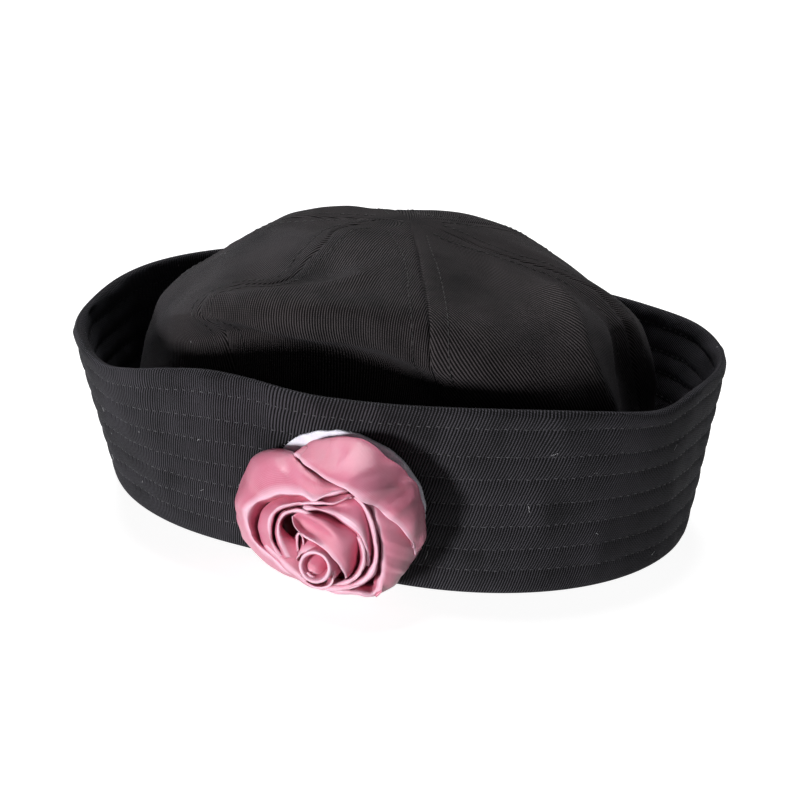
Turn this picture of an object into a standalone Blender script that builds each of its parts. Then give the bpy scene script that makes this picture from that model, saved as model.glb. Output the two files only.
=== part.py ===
"""A sailor cap: a soft crown of six gores, a turned-up quilted brim, and a ribbon rose on a felt disc.

Metres, +Z up. The wearer looks along -Y, the wearer's right is -X, and the cap rests on the fold of
its brim at Z = 0. Named sizes and tables are in millimetres, and azimuths in degrees from +X.
"""

import math

import bmesh
import bpy
import numpy as np

MM = 0.001
GAP = 0.3  # between neighbouring pieces
MIDDLE = (-11.0, -5.05)  # of the box around the cap, moved to the origin

# The turned-up brim: a cuff of several layers of twill, which flares from its fold to its rim.
BRIM_WALL = 3.0
FOLD_ROUND, RIM_ROUND = 0.9, 1.3
BRIM_STATIONS = 88
# azimuth, radius of the fold, outward flare at the rim, height of the rim
BRIM_ROWS = (
    (0, 84, 12, 65),
    (30, 93, 10, 65),
    (60, 105, 5, 65),
    (90, 105, 7, 65),
    (120, 96, 18, 61),
    (150, 85, 20, 64),
    (180, 79, 13, 67),
    (210, 93, 6, 66),
    (240, 110, 4, 65),
    (270, 115, 7, 62),
    (300, 107, 12, 66),
    (330, 87, 12, 65),
)

# The crown: six gores of single twill, whose lower edge meets the brim's fold from inside.
CROWN_WALL = 1.5
CROWN_FOOT = 0.8
CROWN_APEX = (2, -5, 103)
CROWN_STATIONS = 84
CROWN_ROWS = (2, 3, 4, 3, 3, 1)  # rows of faces between the profile's knots, from the foot to the apex
WAIST_HEIGHT, HIP_HEIGHT = 30, 62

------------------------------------

[TASK INSTRUCTIONS] Copy the material above, line for line.

[ANSWER TO THE EXERCISE]
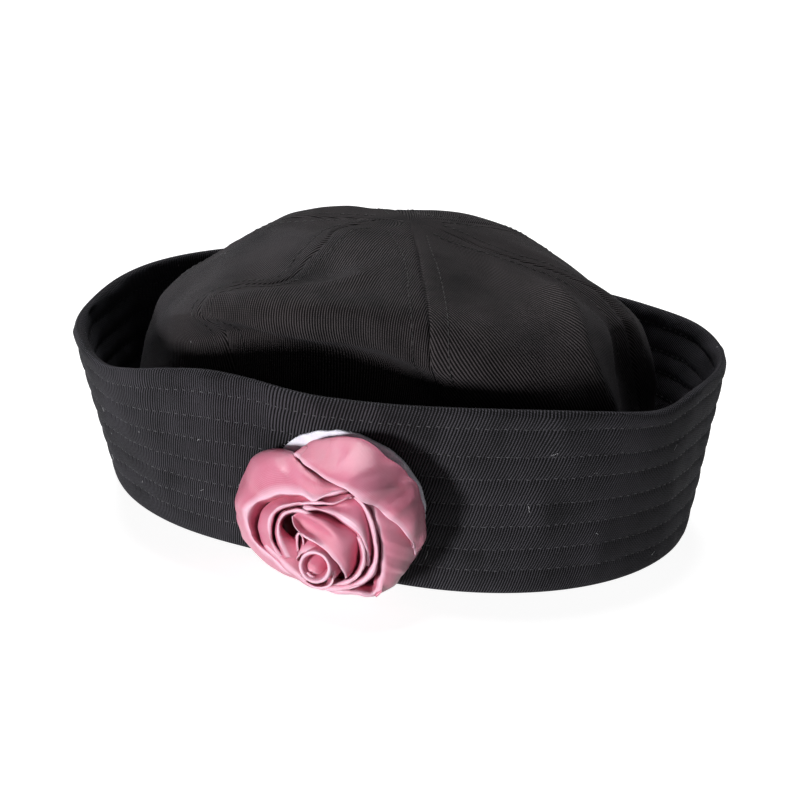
Turn this picture of an object into a standalone Blender script that builds each of its parts. Then give the bpy scene script that makes this picture from that model, saved as model.glb. Output the two files only.
=== part.py ===
"""A sailor cap: a soft crown of six gores, a turned-up quilted brim, and a ribbon rose on a felt disc.

Metres, +Z up. The wearer looks along -Y, the wearer's right is -X, and the cap rests on the fold of
its brim at Z = 0. Named sizes and tables are in millimetres, and azimuths in degrees from +X.
"""

import math

import bmesh
import bpy
import numpy as np

MM = 0.001
GAP = 0.3  # between neighbouring pieces
MIDDLE = (-11.0, -5.05)  # of the box around the cap, moved to the origin

# The turned-up brim: a cuff of several layers of twill, which flares from its fold to its rim.
BRIM_WALL = 3.0
FOLD_ROUND, RIM_ROUND = 0.9, 1.3
BRIM_STATIONS = 88
# azimuth, radius of the fold, outward flare at the rim, height of the rim
BRIM_ROWS = (
    (0, 84, 12, 65),
    (30, 93, 10, 65),
    (60, 105, 5, 65),
    (90, 105, 7, 65),
    (120, 96, 18, 61),
    (150, 85, 20, 64),
    (180, 79, 13, 67),
    (210, 93, 6, 66),
    (240, 110, 4, 65),
    (270, 115, 7, 62),
    (300, 107, 12, 66),
    (330, 87, 12, 65),
)

# The crown: six gores of single twill, whose lower edge meets the brim's fold from inside.
CROWN_WALL = 1.5
CROWN_FOOT = 0.8
CROWN_APEX = (2, -5, 103)
CROWN_STATIONS = 84
CROWN_ROWS = (2, 3, 4, 3, 3, 1)  # rows of faces between the profile's knots, from the foot to the apex
WAIST_HEIGHT, HIP_HEIGHT = 30, 62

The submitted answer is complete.